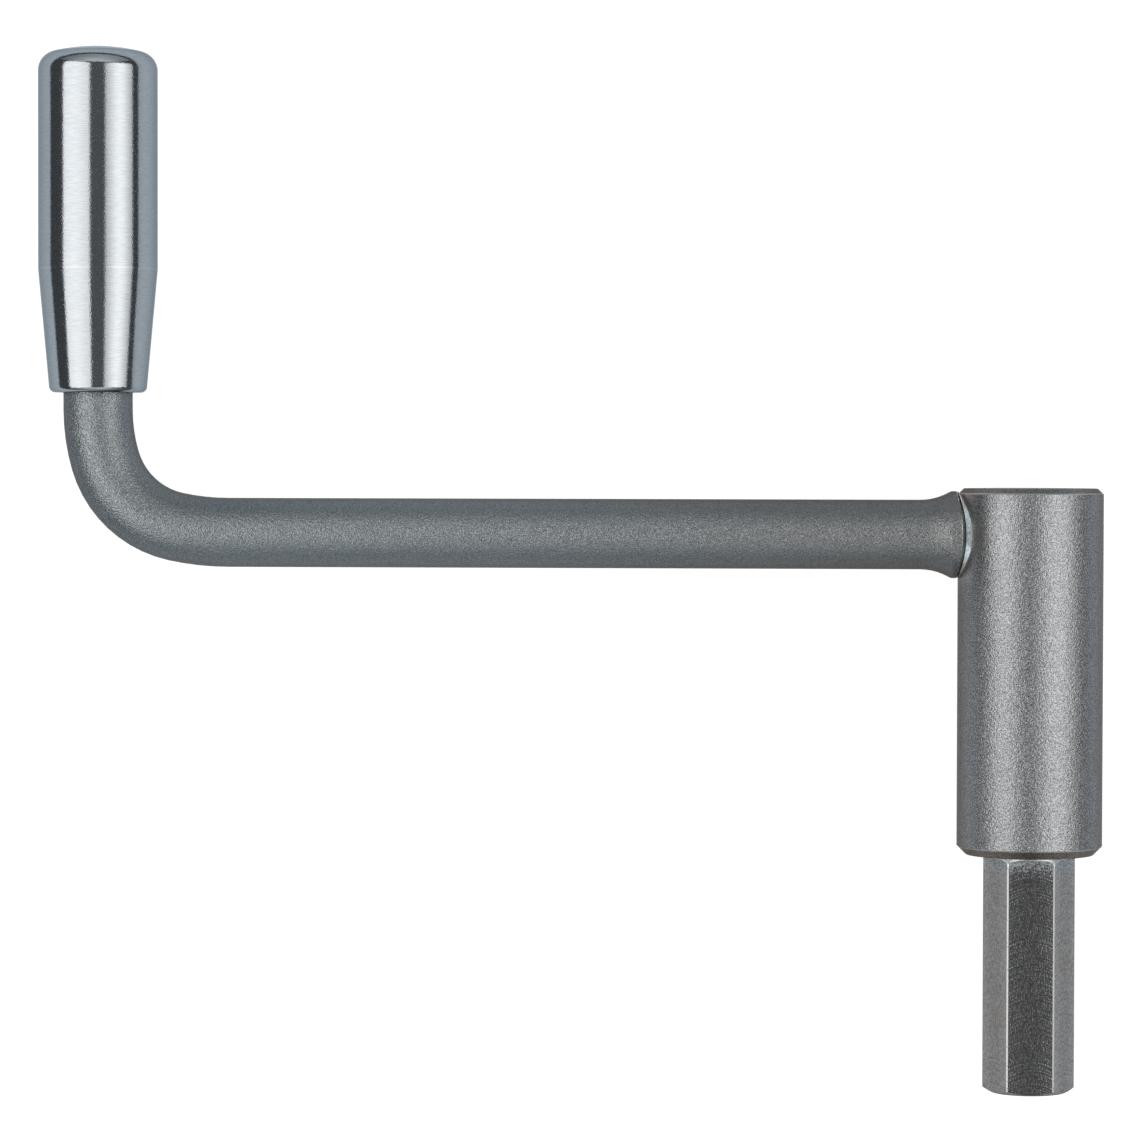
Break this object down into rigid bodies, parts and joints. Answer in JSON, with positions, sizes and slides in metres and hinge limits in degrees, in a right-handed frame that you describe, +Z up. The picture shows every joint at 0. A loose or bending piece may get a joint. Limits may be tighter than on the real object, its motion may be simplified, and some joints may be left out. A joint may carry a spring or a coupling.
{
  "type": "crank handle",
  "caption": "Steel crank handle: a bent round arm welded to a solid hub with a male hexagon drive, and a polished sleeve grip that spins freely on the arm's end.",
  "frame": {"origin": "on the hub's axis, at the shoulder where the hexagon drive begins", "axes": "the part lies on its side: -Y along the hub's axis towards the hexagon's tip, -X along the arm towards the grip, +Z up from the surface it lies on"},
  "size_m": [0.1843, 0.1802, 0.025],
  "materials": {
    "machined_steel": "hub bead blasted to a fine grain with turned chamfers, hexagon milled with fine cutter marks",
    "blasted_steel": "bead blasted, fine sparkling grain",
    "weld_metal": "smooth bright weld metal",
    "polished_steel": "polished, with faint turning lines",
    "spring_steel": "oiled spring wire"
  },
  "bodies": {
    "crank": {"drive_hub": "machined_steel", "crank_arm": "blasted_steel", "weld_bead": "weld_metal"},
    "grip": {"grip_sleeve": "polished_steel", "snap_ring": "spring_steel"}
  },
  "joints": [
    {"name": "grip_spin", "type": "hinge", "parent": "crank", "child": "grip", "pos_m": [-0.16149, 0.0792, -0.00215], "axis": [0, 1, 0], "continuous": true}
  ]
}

*Instructions for the task:* Reproduce the listing above word for word.

*Complete answer:*
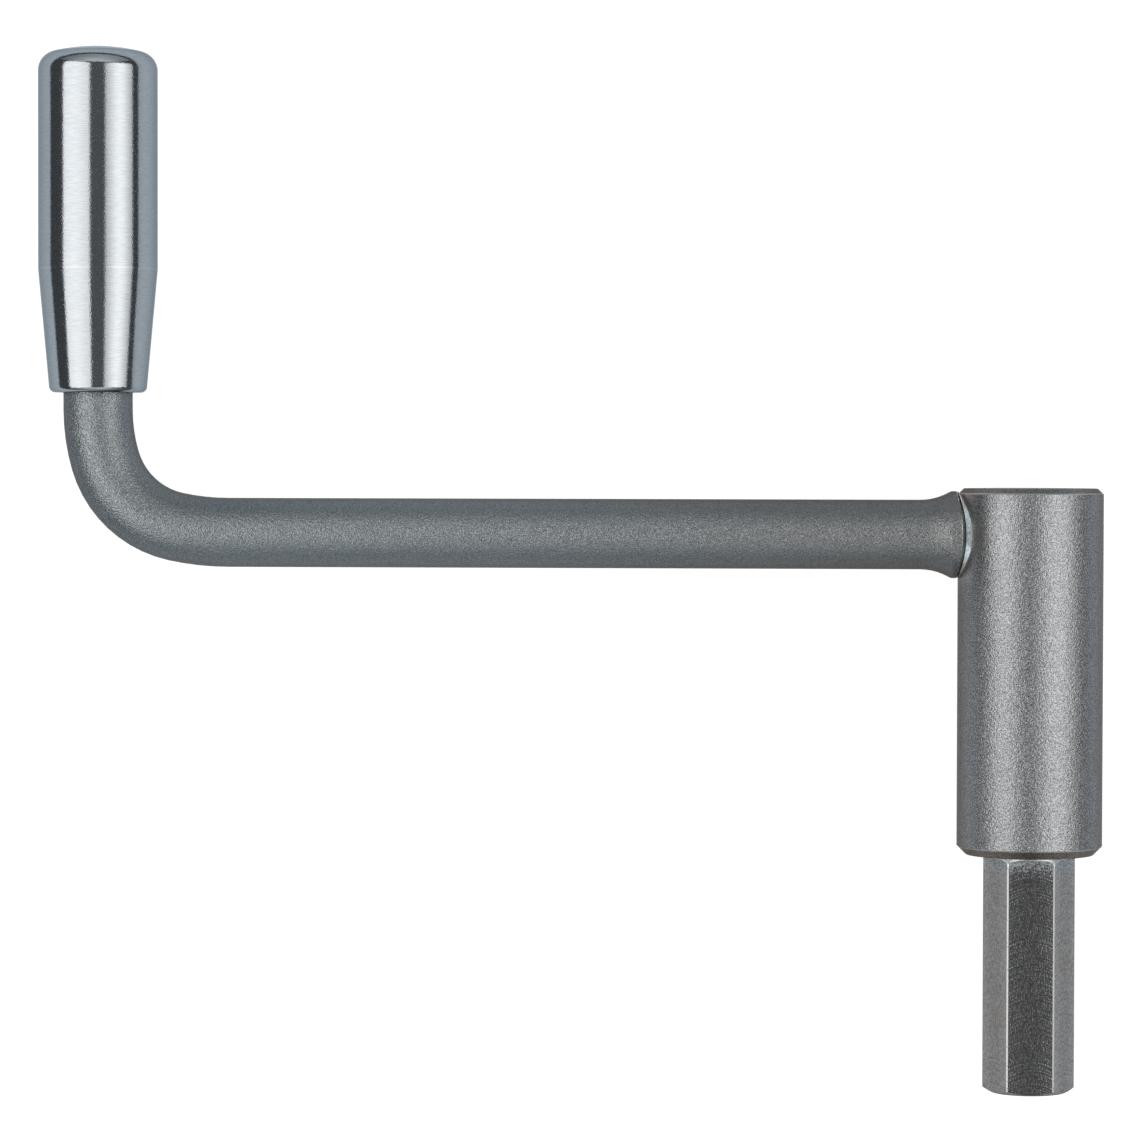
Break this object down into rigid bodies, parts and joints. Answer in JSON, with positions, sizes and slides in metres and hinge limits in degrees, in a right-handed frame that you describe, +Z up. The picture shows every joint at 0. A loose or bending piece may get a joint. Limits may be tighter than on the real object, its motion may be simplified, and some joints may be left out. A joint may carry a spring or a coupling.
{
  "type": "crank handle",
  "caption": "Steel crank handle: a bent round arm welded to a solid hub with a male hexagon drive, and a polished sleeve grip that spins freely on the arm's end.",
  "frame": {"origin": "on the hub's axis, at the shoulder where the hexagon drive begins", "axes": "the part lies on its side: -Y along the hub's axis towards the hexagon's tip, -X along the arm towards the grip, +Z up from the surface it lies on"},
  "size_m": [0.1843, 0.1802, 0.025],
  "materials": {
    "machined_steel": "hub bead blasted to a fine grain with turned chamfers, hexagon milled with fine cutter marks",
    "blasted_steel": "bead blasted, fine sparkling grain",
    "weld_metal": "smooth bright weld metal",
    "polished_steel": "polished, with faint turning lines",
    "spring_steel": "oiled spring wire"
  },
  "bodies": {
    "crank": {"drive_hub": "machined_steel", "crank_arm": "blasted_steel", "weld_bead": "weld_metal"},
    "grip": {"grip_sleeve": "polished_steel", "snap_ring": "spring_steel"}
  },
  "joints": [
    {"name": "grip_spin", "type": "hinge", "parent": "crank", "child": "grip", "pos_m": [-0.16149, 0.0792, -0.00215], "axis": [0, 1, 0], "continuous": true}
  ]
}